A plataforma digital em que o médico prescreve começou a abrir carrinho dentro do consultório do médico. O que é isso? O médico prescreveu cinco remédios e a pessoa já recebe um SMS com uma proposta de venda dos medicamentos. O médico tá virando vendedor de remédio. E essas plataformas estão indo nas farmácias dizendo que têm receitas e estão cobrando por elas.

 

Pfizer

 

Criou-se um intermediário de receitas?

E o cidadão fica à mercê. A receita é dele. Ele é livre. Está virando terra sem lei. É preciso regulamentar. Infelizmente estamos na época do ‘passa a boiada’. Tem de se respeitar o direito de escolha do consumidor.

 

Como estão as vendas on-line?

Impressionantemente altas. Começou na pandemia e continua. Em algumas redes beira 18% das vendas. Era traço.

 

O desempenho do setor, no geral, vai continuar nos próximos anos?

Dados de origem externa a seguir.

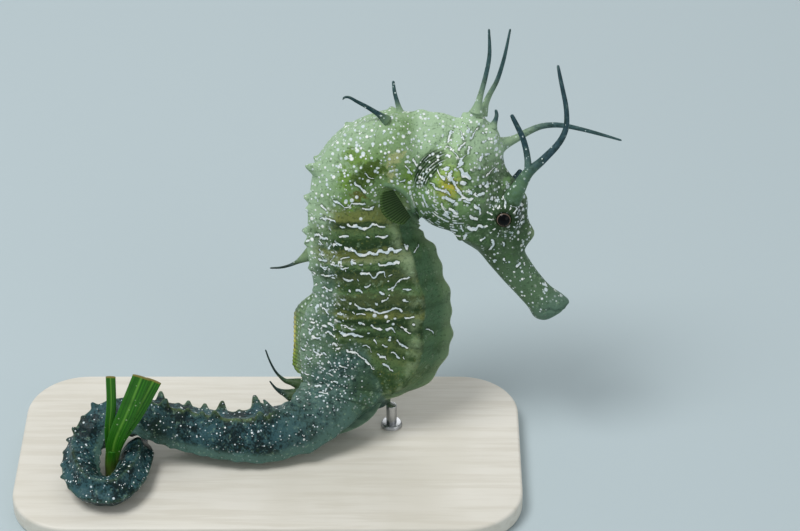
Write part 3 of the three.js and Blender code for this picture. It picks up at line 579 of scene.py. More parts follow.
feelers = {
    "feeler_coronet_right": {"root": "crown", "rise": 0.5, "line": [
        (19.9, 50.7, 0.8, 1.15), (20.0, 51.4, 0.8, 0.8), (20.2, 52.3, 0.8, 0.55), (20.5, 53.6, 0.9, 0.43),
        (21.1, 56.0, 1.0, 0.36), (21.7, 59.5, 1.0, 0.3), (21.6, 63.5, 0.9, 0.16)]},
    "feeler_coronet_left": {"root": "crown", "rise": 0.5, "line": [
        (20.7, 50.0, -0.8, 1.0), (21.0, 50.7, -0.8, 0.7), (21.3, 51.7, -0.9, 0.5),
        (21.8, 52.9, -1.0, 0.41), (22.9, 55.0, -1.2, 0.34), (23.9, 58.3, -1.3, 0.28),
        (24.8, 62.9, -1.4, 0.15)]},
    "feeler_crown": {"root": "crown", "rise": 0, "line": [
        (22.3, 48.4, 0.2, 0.8), (22.6, 49.1, 0.2, 0.45), (22.8, 49.7, 0.2, 0.33), (22.9, 50.3, 0.2, 0.28),
        (22.75, 51.1, 0.2, 0.2)]},
    "feeler_forehead": {"root": "crown", "rise": 0, "line": [
        (22.6, 44.7, -0.9, 1.7), (23.6, 45.3, -1.0, 1.2), (24.6, 45.7, -1.05, 0.82),
        (25.8, 46.2, -1.15, 0.61), (27.5, 47.15, -1.35, 0.53), (29.4, 47.95, -1.5, 0.46),
        (31.0, 48.15, -1.65, 0.42), (32.8, 48.05, -1.75, 0.38), (35.3, 47.5, -1.85, 0.32),
        (38.5, 46.6, -1.95, 0.25), (41.6, 45.65, -2.0, 0.14)]},
    "feeler_brow": {"root": "brow", "rise": 0, "line": [
        (24.6, 36.6, 1.5, 1.6), (25.4, 38.1, 2.0, 1.42), (26.1, 39.5, 2.3, 1.16),
        (26.8, 40.85, 2.4, 0.95), (27.55, 42.05, 2.45, 0.8), (28.35, 42.85, 2.5, 0.7),
        (29.3, 43.7, 2.55, 0.62), (30.5, 44.95, 2.6, 0.56), (31.7, 46.3, 2.6, 0.51),
        (32.55, 47.7, 2.6, 0.46), (33.0, 49.1, 2.55, 0.42), (33.05, 50.75, 2.5, 0.38),
        (32.85, 52.6, 2.45, 0.36), (32.5, 54.25, 2.4, 0.33), (32.0, 56.5, 2.4, 0.29),
        (31.6, 58.5, 2.4, 0.2)]},
    "feeler_brow_branch": {"root": "branch", "rise": 0, "line": [
        (27.65, 41.9, 2.4, 0.66), (27.55, 42.9, 2.4, 0.57), (27.48, 43.9, 2.4, 0.5),
        (27.2, 45.6, 2.4, 0.46), (26.65, 47.5, 2.4, 0.43), (25.9, 49.1, 2.4, 0.38),
        (25.3, 50.3, 2.4, 0.33), (24.95, 51.0, 2.4, 0.26)]},
    "feeler_nape_rear": {"root": "nape", "rise": 0.2, "line": [
        (6.9, 49.9, 2.2, 0.95), (6.1, 50.6, 2.35, 0.55), (5.2, 51.3, 2.45, 0.38), (4.0, 52.1, 2.5, 0.31),
        (2.4, 53.0, 2.5, 0.25), (1.2, 53.65, 2.5, 0.2), (0.6, 53.6, 2.5, 0.16), (0.35, 53.25, 2.5, 0.12)]},
    "feeler_nape_front": {"root": "crown", "rise": 0.3, "line": [
        (8.7, 50.2, -0.4, 0.85), (8.6, 50.9, -0.4, 0.5), (8.3, 52.0, -0.4, 0.35), (7.9, 53.6, -0.4, 0.29),
        (7.7, 55.3, -0.4, 0.2)]},
    "feeler_back": {"root": "back", "rise": 0.3, "line": [
        (-3.6, 29.2, 0.4, 1.7), (-4.6, 28.7, 0.5, 1.2), (-5.3, 28.3, 0.6, 0.85), (-6.0, 27.9, 0.7, 0.56),
        (-6.8, 27.45, 0.8, 0.32), (-7.8, 27.0, 0.85, 0.22), (-9.0, 26.7, 0.95, 0.18),
        (-10.8, 26.6, 1.0, 0.11)]},
    "feeler_tail_upper": {"root": "vent", "rise": 0.2, "line": [
        (-5.9, 7.3, 0.5, 1.2), (-6.9, 7.7, 0.5, 0.85), (-7.8, 7.95, 0.5, 0.55), (-8.7, 8.15, 0.5, 0.36),
        (-9.6, 8.9, 0.5, 0.23), (-10.3, 9.8, 0.5, 0.18), (-11.1, 11.5, 0.5, 0.15),
        (-11.7, 13.3, 0.5, 0.11)]},
    "feeler_tail_lower": {"root": "vent", "rise": 0.2, "line": [
        (-6.6, 5.9, 1.5, 1.5), (-8.0, 6.3, 1.6, 0.95), (-8.8, 6.6, 1.6, 0.6), (-9.5, 6.9, 1.6, 0.4),
        (-10.2, 7.4, 1.6, 0.22), (-11.1, 8.6, 1.6, 0.11)]},
    "brow_spine_left": {"root": "brow", "rise": 0, "line": [
        (24.6, 36.6, -1.5, 1.6), (25.4, 38.1, -2.0, 1.3), (26.0, 39.3, -2.3, 0.9),
        (26.4, 40.2, -2.4, 0.55), (26.7, 41.0, -2.4, 0.3)]},
}


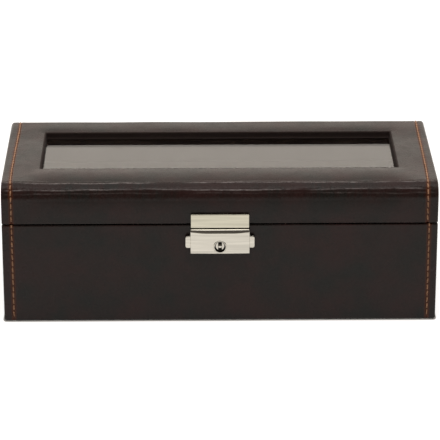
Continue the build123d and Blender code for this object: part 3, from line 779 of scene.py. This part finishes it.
def lid_path():
    """Section of the lid's wrap from the back fold over the top to the front fold, with a row at a small
    distance behind and in front of the window."""
    group = settings().leather
    low, high = WRAP_LOW.z, WRAP_HIGH.z
    border = 2 * group.window_round
    corners = [(HALF_DEPTH - RIM_FOLD, low), (HALF_DEPTH, low), (HALF_DEPTH, high),
               (WINDOW_BACK + border, high), (WINDOW_FRONT - border, high), (-HALF_DEPTH, high),
               (-HALF_DEPTH, low), (RIM_FOLD - HALF_DEPTH, low)]
    radii = [group.fold_round, group.back_round, 0, 0, group.front_round, group.fold_round]
    return rounded_path(corners, radii, group.row_step, group.bend_step)


def window_dip(distance, y):
    """How far the top sinks at a distance from the window: dip * exp(-distance / reach), with its own dip
    behind the window."""
    group = settings().leather
    behind = smooth_rise(y, WINDOW_BACK - 20 * MM, WINDOW_BACK)
    dip = group.window_dip + (group.back_dip - group.window_dip) * behind
    return dip * np.exp(-np.maximum(distance, 0) / group.window_reach)


def padding(across, y, along, start):
    """Height of the padding under the wrap. In front of the window it is a parabola, from its crest down
    to the sag where the bend starts, and a cubic takes it back to nothing along the bend. Where the bend
    ends the front lies back, which another cubic leads up to, and from there it swells out as
    c * (1 - exp(-way / reach)) and goes back to nothing above the seam. All this fades out towards the
    back and before the stitches."""
    group = settings().leather
    crest, reach = WINDOW_FRONT - 8 * MM, 12 * MM
    run = crest - (group.front_round - HALF_DEPTH)
    slope = 2 * (group.crown + group.sag) / run
    end, ramp = 0.5 * math.pi * group.front_round, 9 * MM
    past = (along - start)[:, None] - end
    v = np.clip(1 + past / ramp, 0, 1)
    slant = ramp * group.lean / group.lean_reach
    above = group.hollow * (2 * v ** 3 - 3 * v ** 2) + slant * (v ** 3 - v ** 2)
    below = group.lean * (1 - np.exp(-np.maximum(past, 0) / group.lean_reach)) - group.hollow
    lean = np.where(past > 0, below * (1 - smooth_rise(past, 8 * MM, 15.5 * MM)), above)
    t = np.clip((crest - y) / run, 0, 1)
    u = np.clip((along - start)[:, None] / reach, 0, 1)
    flat = group.crown * (1 - smooth_rise(y, 0, 40 * MM)) - (group.crown + group.sag) * t * t
    bent = -group.sag * (1 - 3 * u ** 2 + 2 * u ** 3) - slope * reach * u * (1 - u) ** 2
    share = smooth_rise(HALF_WIDTH - np.abs(across), 8 * MM, 34 * MM)
    return np.where(u > 0, bent + lean, flat) * share


def back_padding(across, y, up):
    """Height of the padding behind the window, c * (2w - w^2) with w from 0 at the window's edge to 1, and
    a softer rise beside the window. It goes back to nothing on the back, where `up`, the height of the
    normal, is small."""
    w = np.clip((y - WINDOW_BACK) / (14 * MM), 0, 1)
    sharp = 2 * w - w * w
    soft = smooth_rise(y, WINDOW_BACK - 16 * MM, WINDOW_BACK + 14 * MM)
    share = smooth_rise(np.abs(across), WINDOW_X - 4 * MM, WINDOW_X + 8 * MM)
    return settings().leather.back_crown * (sharp + (soft - sharp) * share) * smooth_rise(up, 0.2, 1.0)


def crease_lines(along, start, across):
    """Creases that run along the bend and wander: their height over the skin, and how much it is painted
    lighter there, for wear and as a painted highlight. Each is a ridge exp(-o^2) with a shallow valley below
    it, o being the way from it in ridge widths."""
    group = settings().leather
    place = (along - start)[:, None]
    line = np.stack([across, 0 * across, 0 * across], -1)
    rise, worn_highlight = 0.0, 0.0
    for number, (middle, share) in enumerate(CREASES):
        wander = (0.30 * ripple(line, 75 * MM, 31 + number) + 0.22 * ripple(line, 21 * MM, 41 + number)) * MM
        strength = np.clip(0.75 + 0.5 * ripple(line, 30 * MM, 51 + number), 0.05, 1.5) * share
        off = (place - middle * MM - wander) / group.crease_width
        ridge = strength * np.exp(-off ** 2)
        rise += group.crease * (ridge - 0.3 * strength * np.exp(-((off - 1.9) / 1.4) ** 2))
        worn_highlight += ridge
    return rise, worn_highlight


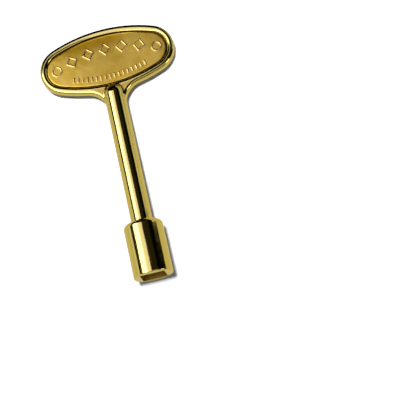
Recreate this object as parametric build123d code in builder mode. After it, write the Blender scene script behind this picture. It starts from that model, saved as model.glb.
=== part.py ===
from build123d import *
import os
from math import asin, atan2, cos, degrees

# A hand key for square valve stems, in brass: a flat oval bow, a round shank and a deep square
# socket. Millimetres. The key lies along Y with the face of its bow up (+Z). The origin is the
# centre of the socket's mouth, and +Y runs up the axis from the mouth to the bow.

# Bow: a four-arc oval plate with a rounded rim round a sunk field, the same on both faces.
BOW_HALF_WIDTH = 23.3
BOW_HALF_HEIGHT = 11.3
BOW_END_RADIUS = 8.5
BOW_CENTRE_Y = 76.9
BOW_THICKNESS = 3.6
RIM_WIDTH = 2.5
RIM_OUTER_RADIUS = 1.25
RIM_INNER_RADIUS = 1.0
FIELD_DEPTH = 0.6

# Neck: the bow's lower edge flares into a round boss that ends in a dome on the rim.
NECK_Y = 60.2
NECK_HALF_WIDTH = 3.3
FLARE_RADIUS = 6.0
DOME_CENTRE_Y = 64.2

# Badges: thin plates let into the two fields. The front one carries a raised pattern.
BADGE_THICKNESS = 0.6
RELIEF_HEIGHT = 0.3
RELIEF_LINE = 0.45
UPPER_ROW_INSET = 7.5
LOZENGE_COUNT = 5
LOZENGE_PITCH = 5.9
LOZENGE_WIDTH = 4.2
LOZENGE_HEIGHT = 4.6
RING_X = 17.4
RING_RADIUS = 1.8
LOWER_ROW_INSET = 4.9
BAR_COUNT = 17
BAR_PITCH = 1.55
BAR_HEIGHT = 1.7

# Shank: a plain rod with a turned spigot at each end, one for the bow and one for the socket.
SHANK_DIAMETER = 7.1
SPIGOT_DIAMETER = 4.5
SPIGOT_LENGTH = 5.1
SPIGOT_CHAMFER = 0.4

# Socket: a 5/16 in square at the mouth that steps down to a 1/4 in square further in.
SOCKET_DIAMETER = 13.0
SHOULDER_Y = 18.1
SOCKET_TOP_Y = 19.1
MOUTH_EDGE_RADIUS = 0.45
SHOULDER_RADIUS = 1.6
COLLAR_FILLET = 0.6
LARGE_SQUARE = 8.0
LARGE_DEPTH = 9.0
SMALL_SQUARE = 6.5
SMALL_DEPTH = 5.0

# Worked out from the above. The oval's end arcs are centred on its long axis and its side arcs
# on its short axis, and they meet where one line passes through both centres.
END_CENTRE_X = BOW_HALF_WIDTH - BOW_END_RADIUS
SIDE_RADIUS = (END_CENTRE_X**2 + BOW_HALF_HEIGHT**2 - BOW_END_RADIUS**2) / (
    2 * (BOW_HALF_HEIGHT - BOW_END_RADIUS)
)
SIDE_CENTRE_OFFSET = SIDE_RADIUS - BOW_HALF_HEIGHT
END_HALF_ANGLE = degrees(atan2(SIDE_CENTRE_OFFSET, END_CENTRE_X))
SIDE_ANGLE = 180 - 2 * END_HALF_ANGLE
FACE_Z = BOW_THICKNESS / 2
FIELD_Z = FACE_Z - FIELD_DEPTH
POCKET_Z = FIELD_Z - BADGE_THICKNESS
SHANK_RADIUS = SHANK_DIAMETER / 2
SPIGOT_RADIUS = SPIGOT_DIAMETER / 2
SOCKET_RADIUS = SOCKET_DIAMETER / 2


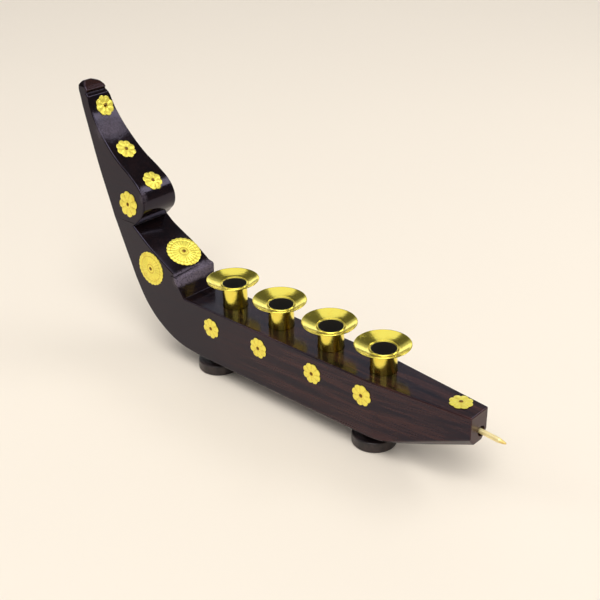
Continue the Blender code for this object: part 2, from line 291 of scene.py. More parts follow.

Continua. O País está envelhecendo. E outra coisa: se pegar cinco atrás, todo crescimento vinha de produtos de higiene e beleza. Agora o maior crescimento está nos medicamentos isentos de prescrição, que cresceram 20% de janeiro a setembro. Os não medicamentos — tinturas, protetor solar, desodorante —, 13%. Há ainda crescimento do remédio de uso contínuo, para coração, hipertensão colesterol, artrose. A gente vem de uma cultura em que 54% dos pacientes abandonam o tratamento após seis meses. Com a pandemia, as pessoas estão mais conscientes.

 

A farmácia virou um ponto de atenção primária?

Cada vez mais a farmácia vai acompanhar a jornada do paciente e oferecer produtos adicionais. Estamos investindo muito em vacina. Passamos a aplicar em 2017. Ainda não estamos aplicando a quantidade necessária, mas é um negócio que vai crescer. Teste também. Começou com a Covid-19. Antes a farmácia era autorizada a aplicar um único teste, de glicemia. Só foi possível realizar quase 20 milhões de testes de Covid na farmácia porque houve uma autorização excepcional do Ministério da Saúde.

 

Vem mais?

Agora estamos em conversa com a Anvisa para regulamentar outros 40 testes, de dengue, chikungunha, colesterol… Aprovado isso, mudamos o perfil epidemiológico no Brasil.

 

Recentemente houve falta de insumos. Como está agora?

Foi muito grave alguns meses atrás. Os insumos de 95% do que vendemos vêm de fora. Quando a China fechou, não tinha de onde abastecer. Quando montamos sistema próprio, começamos a fazer melhores análises de fornecedores. Tínhamos produtos fornecidos por três fabricantes e fomos buscar em outros três, para não faltar. Essa ampliação foi uma grande chave para nós.

 

Mas não tem lobby das clínicas para isso não acontecer?

Estamos na briga. Só tem 1 mil clínicas no País que podem aplicar vacina. Na Abrafarma temos 7 mil salas de serviços farmacêuticos. Quando usadas, se tiver um surto de dengue, atuamos muito mais rapidamente. Saberemos onde está e como está se espalhando.